After withstanding the siege for three weeks, the Royalists surrendered on 1 April 1646, before the tunnel could be completed.
Next to the tunnel’s entrance are more man-made hollows in the sandstone, remnants of former cave dwellings.
13. Eardington Nature Reserve
A couple of miles south of Bridgnorth is a gorgeous 17-acre nature reserve in what used to be a sand and gravel quarry.
The sand and gravel banks around a temporary wetland provide a rare habitat for orchids, unusual bee species, great-crested newts and jack snipes.
Quarrying only stopped in the mid-1990s and the last occupant was a concrete plant that departed in 2010. With the help of a local community group, nature has been allowed to take hold once more.
Take a pair of binoculars and see what you can spot, while you can use the reserve as a jumping off point for a walk in the delightful Severn-side Eardington parish.
14. Old Mill Antiques Centre
On Mill Street in the Low Town is an antiques centre in a building attached to an auction house with more than 170 years of history.
The last ever Perry & Phillips auction was held in October 2018, but the antiques centre will stay open into the future.
It offers trading space to more than 90 dealers, set across four floors in an elegant period setting.
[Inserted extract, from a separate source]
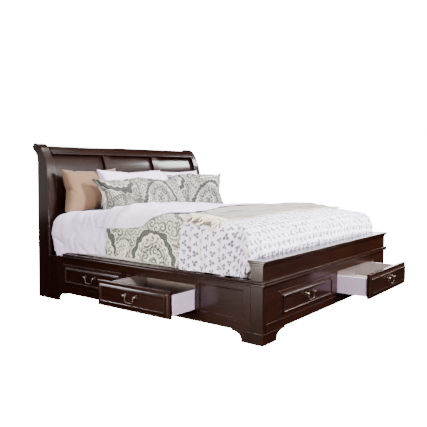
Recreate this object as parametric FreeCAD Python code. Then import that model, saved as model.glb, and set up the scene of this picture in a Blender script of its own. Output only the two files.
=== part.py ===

Just to paint a picture you can browse ceramics, collectibles, furniture, antique weapons, toys, paintings, timepieces, glassware and all kinds of other arts and crafts, both original and reproduction.
15. Charter Market
On Fridays and Saturdays you can drop by the Charter Market, which trades under the old wooden beams of the 17th-century Town Hall.
Fitting into this, the Charter Market isn’t huge, but it has a very diverse offering that features local fruit and vegetables, a butcher, cut flowers, jewellery, confectionery, handbags, products for pets and all sorts of arts and crafts.
On the Saturday there’s another market extending along the High Street, while twice a month on Sundays the Bridgnorth Sunday Handmade Market also sets up under the Town Hall.
In spring and summer this coincides with special events like a beer festival in May, Bridgnorth’s Street Fest in July and the Music and Arts Festival at the end of August.